We ate baccalao, fried fish but better than that British version with chips, at a famous cafe for it. We drank cheap beer and made a whole meal in basic Italian, for they were about the only items sold. A constant stream of customers came and went, and by the end, the line for a later dinner was out the door. Down the street, three smiling Pallottine fathers, two younger Africans, one elderly Italian, stood in their vestments, maybe after mass, maybe not, to welcome and bless--or was it to solicit alms from--passersby. Somehow this alienated rather than charmed me, and I don't know why.
In the Campo de' Fiori, North African vendors again tossed the lights high and slammed the squeaky toys down. Three of them mocked a competitor, who across from them set up a cardboard table and set out a handful of travel converters. The trio aped and gawped at him, but he gamely persisted. An African woman, in her fifties at least, in a tank top and short skirt, dishevelled, ate a meal on the steps of Giordano Bruno's statue. On the small plinth, where this Dominican friar was stripped, gagged, bound, and set afire in 1600 for many heresies, cans of Foster's Lager were quaffed by reclining couples. I was pleased to see a wine bar or 'enoteca' (the Greek word attesting to the antiquity of such stands) on the piazza named Nolanus, after his Latin name, one celebrated in its Irishness by Joyce.
In the narrow street off the square, a pretty student sold the Communist paper, its headline the perennial one of "guerra." Nearby, a small bookstore with the stenciled hammer and sickle on the stone wall hosted its cabal of bearded youths, huddled around inside. The other end of the Campo, an attractive tall girl in black hair in an American accent kept hustling passing tourists to enter the sidewalk cafe, and it bugged me that each time we went by, we were targeted. I wanted to blend in.
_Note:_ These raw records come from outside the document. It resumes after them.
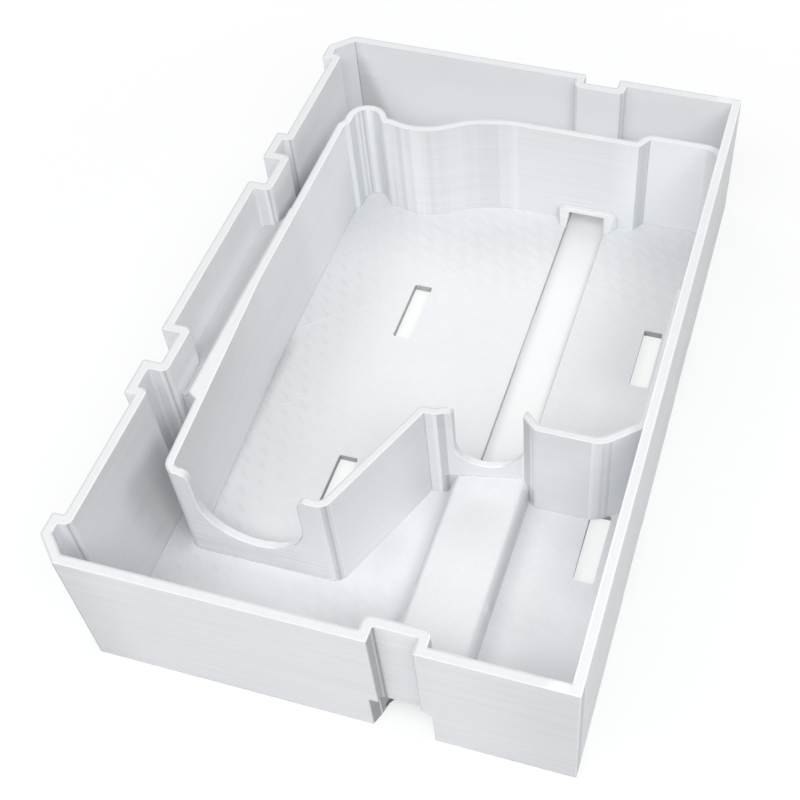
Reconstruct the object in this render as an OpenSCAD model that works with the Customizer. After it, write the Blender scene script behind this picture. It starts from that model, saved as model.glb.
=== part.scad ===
// Drawer organizer tray, moulded or printed in one piece.
// A rectangular tray with a low inner pocket, a raised strip over a channel that runs
// the full length under the floor, and recesses in the left wall for a drawer frame.
// Millimetres. X runs across, Y runs from front to back, Z is up. Origin: bottom centre.

/* [Overall size] */
// Outside length, front to back
tray_length = 314; // [300:1:360]
// Outside width, left to right
tray_width = 203.6; // [200:0.1:240]
// Height of the outer rim above the underside
tray_height = 68.2; // [64:0.1:90]

/* [Walls and floor] */
// Thickness of the outer wall
wall = 4; // [3:0.1:4.6]
// Thickness of the floor
floor_thick = 4; // [3:0.1:5]
// Thickness of the pocket wall
pocket_wall = 3.4; // [2.6:0.1:4]
// Drop from the outer rim to the pocket rim
pocket_drop = 10.2; // [6:0.1:14]
// Radius on inner faces where the outer wall steps inward
step_round = 3; // [1:0.1:3.6]
// Radius in the inner corners of the compartments
corner_round = 0.8; // [0.4:0.1:1.6]
// Radius outside, in the roots of the recesses
root_round = 0.9; // [0.4:0.1:1.4]

/* [Left wall recesses] */
// Leg of the chamfer on both left corners
corner_chamfer = 9.8; // [6:0.1:12]
// Length of the flat land between the chamfer and the long recess
end_land = 9.7; // [8:0.1:14]
// Length of the long recess near each end
long_recess_length = 57.9; // [46:0.1:60]
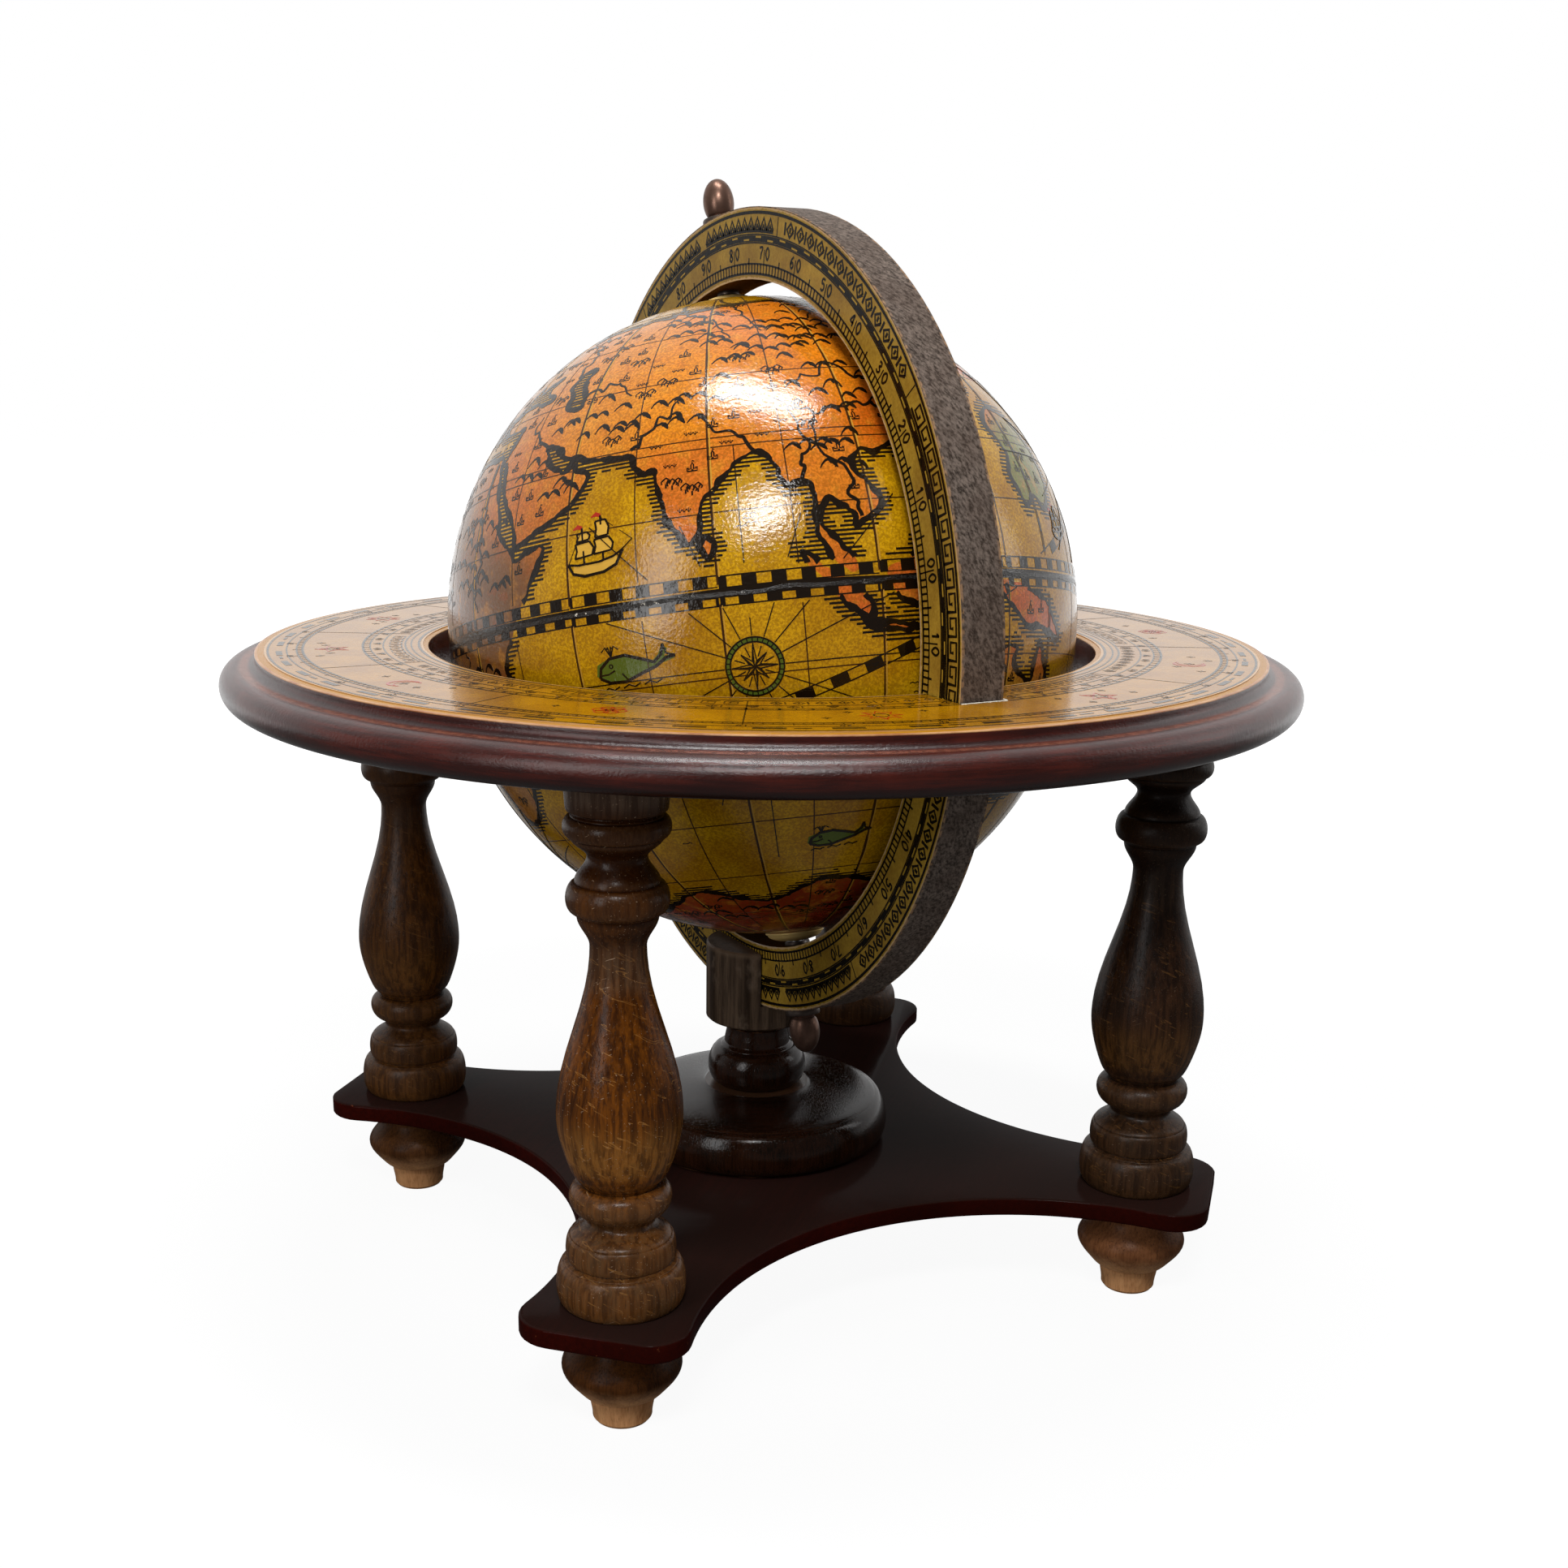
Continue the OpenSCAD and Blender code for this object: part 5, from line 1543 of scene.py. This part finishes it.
class Dial:
    """A flat printed ring: places on it are an angle in degrees and a radius in mm."""

    def __init__(self, centre, zero, quarter, up):
        self.centre, self.zero, self.quarter, self.up = (np.array(v) for v in (centre, zero, quarter, up))

    def at(self, angles, radii):
        a = np.radians(np.asarray(angles, float))
        r = np.broadcast_to(radii, a.shape) * MM
        along_zero, along_quarter = (r * np.cos(a))[..., None], (r * np.sin(a))[..., None]
        return self.centre + along_zero * self.zero + along_quarter * self.quarter

    def circle(self, ink, radius, width, rise=None):
        ink.stroke(self.at(np.arange(0, 360, 1.25), radius), self.up, width, closed=True, rise=rise)

    def radial(self, ink, angle, inner, outer, width):
        ink.stroke(self.at([angle, angle], [inner, outer]), self.up, width)

    def dash(self, ink, start, end, radius, width, rise=None):
        count = max(2, math.ceil(abs(end - start) / 1.5) + 1)
        ink.stroke(self.at(np.linspace(start, end, count), radius), self.up, width, rise=rise)

    def draw(self, ink, angle, radius, points, width, closed=False, flip=1):
        """A small figure in mm, x along the ring and y outwards, round one place on it."""
        p = np.asarray(points, float)
        ink.stroke(self.at(angle + flip * np.degrees(p[:, 0] / radius), radius + p[:, 1]), self.up, width,
                   closed)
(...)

Our last day in Rome to wander, Layne had to eat at a well-reviewed place on the other side of the city. So, off we went. I petted a cat, we strolled up the narrowing streets of Travestere on the other side of the Tiber, and edged up the hill, despite the rush of cars and motorbikes, past monuments to Garibaldi. Great view back over Rome, but it was hot, mid-day and I was cranky. What was on the GPS a half-hour turned nearly two hours. A policeman shrugged as we showed him our destination.
We passed apartment flats, into a decidedly non-touristed working-class district. On we went, despondent, until finally we figured the way to lunch. It did not live up to my expectations, but Layne was pleased. We ate outside on a patio as a large group gathered for their meal, with younger people late and older ones scowling. Pressed for time, and tired, we agreed a taxi was a must back, as our tickets were reserved for 4 p.m. at the heavily advertised Balthus exhibition at the Quirinale. Our genial, blonde, scruffy, longhaired cabdriver practiced his English, about the trouble he had with Russian, as he tried to learn its difficult grammar from his girlfriend, and of his love for barbeque.
We found the Balthus pieces but intermittently engrossing. Each room represented a phase in the artist's career. Of Polish-Russian bohemian-Jewish origin, he excelled at the famous depictions of "The Street" and of course female pre-pubescent awakening, but after that, he settled into photography and landscapes that could have been anyone's. Oddly, the exhibit petered out after showing his brother Pierre Klossowski's and other contemporaries' work. Still the splendid vista over the city from a window was worth the admission, and we neared dusk braving the crowds at the nearby Trevi Fountain. So jammed were its tiers that I was unsure if our coins tossed for us, our sons, and for luck and health made their mark in the water, rather than falling on the heads of our fellow tourists. Our day would end with takeout pizza and the Prosecco bottle our hosts had left for us in the fridge, but first, we headed past high-end stores in the Via Tritone and Via del Corso, glad to find room on the sidewalks, full of shoppers. The Spanish Steps were scaffolded, but I recall the stop I insisted we make at the little chapel of Santa Maria in
Trivio. The photo I post above is set there.
Layne and I looked at the tomb of St. Gaspar de Bufalo. She noticed his pose, different than other effigies. Look at his position. He holds his crucifix lovingly, curled up like a cat, comfortably. He seemed a fellow we could relate to, more like one of us than a stiff ecclesiastic. I learned about him later. Son of a baker who worked for a noble, he grew up humbly in Rome. He preached to "brigands," reminding me of a tale I have begun and enjoyed, the first real novel in Italian, Alessandro Manzoni's I Promessi Sposi (The Betrothed), begun about the same time as the saint died. In the photo, Bro. Krzystof Surowaniec, C.PP.S., from the Polish Province of the Precious Blood Missionaries, prays at the altar of their founder. I chose this image as it sums up a lot about Rome.
We think of cassocked clergy in pious poses, but fewer walk the Roman paths today as recognizably such. They do good deeds by blending in, so we may not notice them. Perhaps this is more true to their Christ-like mission in a post-Catholic, global, challenging era, rather than standing out from us?